The service branch plans to meet a 2017 deadline to enable its budgets to be audited, officials said. Robert C. Shofner, an Air Force program executive officer for business and enterprise systems, said in a released statement remediation is underway on aging computer systems to meet audit requirements.

The Air Force will take a four-stage incremental approach to improve existing systems, officials said.

U.S. Sens. Carl Levin, D-Mich., and chairman of the Senate Armed Services Committee, and John McCain, R-Ariz., the ranking Republican on the committee, sent the Air Force a series of questions last year demanding answers to the “root causes” of the ECSS program failure, who would be held accountable and how the military would tie past contractor performance to future decisions on contract awards.

Gulick said in an email the “Air Force identified no misconduct or behavior warranting further investigation of Air Force personnel.”

An Air Force Acquisition Incident Review Team study reported six root causes and four contributing factors that led to the failure of the ECSS project, and made a series of recommendations.

The team of reviewers said some work on the project — it could not predict what percentage — could be reused as the basis for future work. “Expeditionary Combat Support System wasn’t the failure people think it was; it was the first step to truly understanding the enormous task the Air Force has ahead of itself,” the report said.

In an emailed statement Tuesday, CSC spokeman Marcel D. Goldstein said: “The overall report conclusion is consistent with our belief that the progress we had made, jointly with the Air Force, and the software we had delivered could be the foundation for the next effort to develop and deploy a logistics system for the Air Force.”

An Oracle spokesperson did not immediately respond Tuesday to requests for comment.

‘Delay, frustration, uncertainty’

In an executive summary of the report, Air Force reviewers called governance of the program “confusing and, at times ineffectual,” which “lacked coherent leadership guidance and coordination from process owners” and caused “delay, frustration, uncertainty and labor burden on the program office. This problem existed throughout the life of the Expeditionary Combat Support System and is not yet resolved.”

The team of reviewers said the program “suffered from instances where the wrong tool was selected from the ‘acquisition toolbox’ or the proper tool was selected but misapplied.”

It added the Air Force did not appear to understand the magnitude of the legacy system data and led to a request for proposals that did not meet the military’s needs.

Bid protests early in the project slowed progress, also, the report said.

Replacing older systems was complicated because some Air Force personnel feared the new system could mean the elimination of their jobs, the report said.

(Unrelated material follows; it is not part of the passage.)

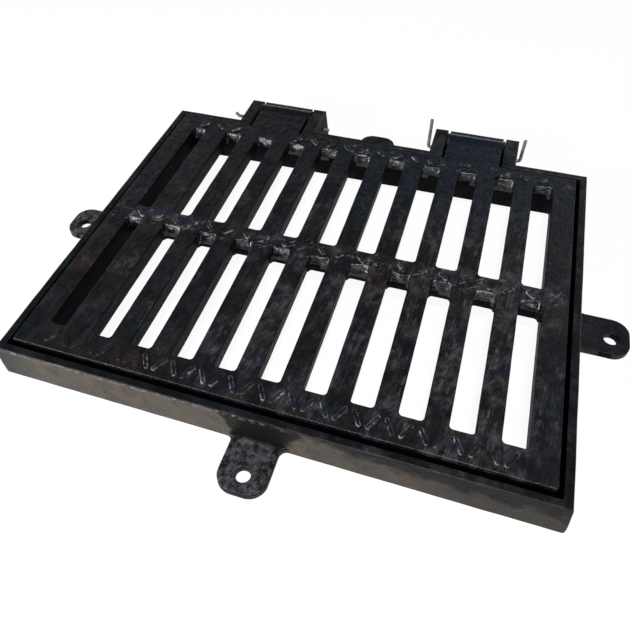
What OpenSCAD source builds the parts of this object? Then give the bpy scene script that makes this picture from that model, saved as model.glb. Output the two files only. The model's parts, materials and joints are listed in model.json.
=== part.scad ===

The Air Force doesn’t know how many “home grown” computer business systems exist, but the report said the number was large.

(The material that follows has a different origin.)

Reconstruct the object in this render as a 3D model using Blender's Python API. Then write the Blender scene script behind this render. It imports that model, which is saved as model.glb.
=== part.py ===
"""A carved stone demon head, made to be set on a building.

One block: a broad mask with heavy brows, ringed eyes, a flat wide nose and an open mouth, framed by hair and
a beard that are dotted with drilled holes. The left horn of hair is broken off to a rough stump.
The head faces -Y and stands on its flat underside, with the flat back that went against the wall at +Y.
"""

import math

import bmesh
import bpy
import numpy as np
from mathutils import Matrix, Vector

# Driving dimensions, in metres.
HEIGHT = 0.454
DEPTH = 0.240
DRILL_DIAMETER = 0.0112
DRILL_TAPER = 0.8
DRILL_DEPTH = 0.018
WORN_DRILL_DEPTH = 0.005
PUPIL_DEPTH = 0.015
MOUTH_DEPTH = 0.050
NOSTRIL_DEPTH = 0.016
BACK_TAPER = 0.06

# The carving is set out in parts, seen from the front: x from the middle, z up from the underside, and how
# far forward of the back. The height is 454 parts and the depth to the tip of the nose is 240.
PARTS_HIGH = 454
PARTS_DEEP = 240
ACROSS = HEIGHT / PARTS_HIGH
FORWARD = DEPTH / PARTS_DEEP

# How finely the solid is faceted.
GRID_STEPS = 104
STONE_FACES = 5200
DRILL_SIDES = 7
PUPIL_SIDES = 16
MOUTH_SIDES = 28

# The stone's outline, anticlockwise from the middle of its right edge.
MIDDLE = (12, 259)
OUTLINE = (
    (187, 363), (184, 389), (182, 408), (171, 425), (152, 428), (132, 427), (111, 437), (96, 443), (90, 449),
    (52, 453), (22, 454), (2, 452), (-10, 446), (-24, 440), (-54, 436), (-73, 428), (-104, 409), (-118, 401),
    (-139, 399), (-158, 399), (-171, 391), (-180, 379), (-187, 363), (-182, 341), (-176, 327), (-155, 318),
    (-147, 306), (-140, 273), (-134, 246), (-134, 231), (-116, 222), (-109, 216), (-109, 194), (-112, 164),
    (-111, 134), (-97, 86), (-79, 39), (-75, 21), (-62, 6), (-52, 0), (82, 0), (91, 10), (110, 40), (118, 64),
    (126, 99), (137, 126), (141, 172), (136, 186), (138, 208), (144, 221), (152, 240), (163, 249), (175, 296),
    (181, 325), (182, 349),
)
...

The ECSS program had a high rate of personnel turnover. It counted six program managers in eight years, five program executive officers in six years, 10 different organizational constructs, and the logistics office had short-term and not permanent positions, the report said.

“The combination of these factors led to significant instability, uncertainty and churn, which served as a major distracting influence over the execution of the program,” reviewers said.

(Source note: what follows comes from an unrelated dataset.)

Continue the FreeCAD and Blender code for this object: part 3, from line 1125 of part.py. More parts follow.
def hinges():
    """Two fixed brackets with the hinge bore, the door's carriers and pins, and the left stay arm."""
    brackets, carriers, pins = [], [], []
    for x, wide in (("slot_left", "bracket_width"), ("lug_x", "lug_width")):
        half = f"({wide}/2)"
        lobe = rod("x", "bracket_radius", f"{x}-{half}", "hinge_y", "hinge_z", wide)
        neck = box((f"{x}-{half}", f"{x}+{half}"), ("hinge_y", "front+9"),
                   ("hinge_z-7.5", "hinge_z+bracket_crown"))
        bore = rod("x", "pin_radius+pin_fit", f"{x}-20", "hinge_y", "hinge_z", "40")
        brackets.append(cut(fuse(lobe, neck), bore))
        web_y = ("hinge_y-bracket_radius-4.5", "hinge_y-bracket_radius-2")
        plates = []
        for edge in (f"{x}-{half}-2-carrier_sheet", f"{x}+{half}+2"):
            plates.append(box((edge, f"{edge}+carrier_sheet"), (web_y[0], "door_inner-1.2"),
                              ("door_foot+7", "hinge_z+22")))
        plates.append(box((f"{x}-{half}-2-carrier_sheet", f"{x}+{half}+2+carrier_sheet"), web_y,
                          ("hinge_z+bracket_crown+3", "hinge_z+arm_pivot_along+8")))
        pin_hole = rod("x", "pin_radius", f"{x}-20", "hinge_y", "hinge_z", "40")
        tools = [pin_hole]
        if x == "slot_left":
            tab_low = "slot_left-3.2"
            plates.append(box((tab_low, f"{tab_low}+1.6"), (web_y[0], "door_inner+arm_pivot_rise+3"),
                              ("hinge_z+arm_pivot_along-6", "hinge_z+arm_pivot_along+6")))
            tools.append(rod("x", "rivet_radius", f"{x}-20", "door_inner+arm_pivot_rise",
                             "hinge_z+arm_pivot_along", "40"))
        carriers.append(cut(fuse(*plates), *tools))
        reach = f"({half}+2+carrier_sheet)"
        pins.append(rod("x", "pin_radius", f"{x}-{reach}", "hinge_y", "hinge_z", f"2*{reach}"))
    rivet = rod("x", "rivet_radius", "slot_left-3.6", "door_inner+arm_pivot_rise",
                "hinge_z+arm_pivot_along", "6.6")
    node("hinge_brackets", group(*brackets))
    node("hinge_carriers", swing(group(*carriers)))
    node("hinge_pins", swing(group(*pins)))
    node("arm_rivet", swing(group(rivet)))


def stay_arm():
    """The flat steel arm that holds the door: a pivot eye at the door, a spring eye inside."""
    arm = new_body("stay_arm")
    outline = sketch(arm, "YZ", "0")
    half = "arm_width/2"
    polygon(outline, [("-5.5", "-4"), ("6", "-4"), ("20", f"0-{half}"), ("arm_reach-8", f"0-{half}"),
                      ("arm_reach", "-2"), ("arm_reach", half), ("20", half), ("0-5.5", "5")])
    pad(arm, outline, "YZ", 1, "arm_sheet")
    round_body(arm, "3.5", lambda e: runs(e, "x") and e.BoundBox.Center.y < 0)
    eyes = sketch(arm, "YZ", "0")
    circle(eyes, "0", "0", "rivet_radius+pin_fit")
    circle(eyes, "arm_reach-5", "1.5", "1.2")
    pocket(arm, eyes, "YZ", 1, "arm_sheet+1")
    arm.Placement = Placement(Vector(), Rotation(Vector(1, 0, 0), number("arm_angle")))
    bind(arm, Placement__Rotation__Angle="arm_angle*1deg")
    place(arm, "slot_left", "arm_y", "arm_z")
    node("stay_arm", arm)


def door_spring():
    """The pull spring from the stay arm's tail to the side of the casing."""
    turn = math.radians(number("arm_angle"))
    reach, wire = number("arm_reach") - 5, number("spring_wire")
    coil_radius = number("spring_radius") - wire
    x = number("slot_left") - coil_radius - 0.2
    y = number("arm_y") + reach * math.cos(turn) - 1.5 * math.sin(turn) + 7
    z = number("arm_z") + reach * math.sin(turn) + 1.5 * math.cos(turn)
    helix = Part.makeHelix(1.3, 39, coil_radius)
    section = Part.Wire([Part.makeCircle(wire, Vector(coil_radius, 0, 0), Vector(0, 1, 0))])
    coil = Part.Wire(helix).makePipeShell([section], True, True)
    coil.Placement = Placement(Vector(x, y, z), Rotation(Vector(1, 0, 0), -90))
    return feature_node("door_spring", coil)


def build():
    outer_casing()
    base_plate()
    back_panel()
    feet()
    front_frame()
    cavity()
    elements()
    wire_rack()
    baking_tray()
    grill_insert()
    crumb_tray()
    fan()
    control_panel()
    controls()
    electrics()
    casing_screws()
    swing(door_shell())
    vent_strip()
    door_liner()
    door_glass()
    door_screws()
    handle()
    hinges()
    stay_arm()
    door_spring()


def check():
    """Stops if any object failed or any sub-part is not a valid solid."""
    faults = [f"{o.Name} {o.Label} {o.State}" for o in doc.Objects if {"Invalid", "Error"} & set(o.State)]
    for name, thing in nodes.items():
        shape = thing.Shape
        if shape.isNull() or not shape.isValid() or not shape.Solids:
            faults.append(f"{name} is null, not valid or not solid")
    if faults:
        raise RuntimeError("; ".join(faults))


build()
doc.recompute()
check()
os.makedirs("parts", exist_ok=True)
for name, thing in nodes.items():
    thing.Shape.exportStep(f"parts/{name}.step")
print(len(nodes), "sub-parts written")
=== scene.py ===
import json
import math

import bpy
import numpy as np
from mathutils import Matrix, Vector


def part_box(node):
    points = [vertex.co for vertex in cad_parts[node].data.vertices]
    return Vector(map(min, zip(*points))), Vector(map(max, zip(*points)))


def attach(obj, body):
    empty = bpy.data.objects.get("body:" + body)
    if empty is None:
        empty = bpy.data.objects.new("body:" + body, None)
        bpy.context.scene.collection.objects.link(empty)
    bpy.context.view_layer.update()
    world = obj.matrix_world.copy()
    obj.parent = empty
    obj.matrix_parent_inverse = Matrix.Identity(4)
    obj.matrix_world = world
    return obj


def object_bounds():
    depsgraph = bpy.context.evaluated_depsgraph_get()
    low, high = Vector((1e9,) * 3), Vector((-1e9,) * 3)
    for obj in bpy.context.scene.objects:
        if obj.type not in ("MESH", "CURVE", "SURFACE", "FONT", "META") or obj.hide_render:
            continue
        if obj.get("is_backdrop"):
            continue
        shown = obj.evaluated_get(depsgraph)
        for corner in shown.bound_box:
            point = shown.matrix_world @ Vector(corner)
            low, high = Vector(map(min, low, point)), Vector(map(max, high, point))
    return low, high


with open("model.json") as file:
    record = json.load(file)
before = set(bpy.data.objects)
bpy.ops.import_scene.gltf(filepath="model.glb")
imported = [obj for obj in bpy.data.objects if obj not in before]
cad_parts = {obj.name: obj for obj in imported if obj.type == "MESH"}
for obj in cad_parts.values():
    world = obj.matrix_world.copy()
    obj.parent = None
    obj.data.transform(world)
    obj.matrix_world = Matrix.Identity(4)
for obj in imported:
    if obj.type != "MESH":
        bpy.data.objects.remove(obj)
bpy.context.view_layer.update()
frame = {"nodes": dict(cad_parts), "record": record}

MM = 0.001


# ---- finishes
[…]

The report said the Air Force lacked transition and detailed execution plans. The Air Force provided hundreds of subject matter experts in the field, the report noted, who could not communicate a single vision to the system integrator on how the transition would occur.

The Air Force did not completely understand the architecture of the current and future software systems and tried to develop ECSS in an “unrealistic environment” that “did not mirror the reality of the operational environment.” Moreover, Air Force culture did not have universal buy in to the project, the report said.

Among a series of recommendations, reviewers suggested: Strengthening and expanding boards that oversee information technology and management of the project; considering “significant incentives” to complete planning work early; and handling more work in-house with military and civilian personnel instead of contracting work out.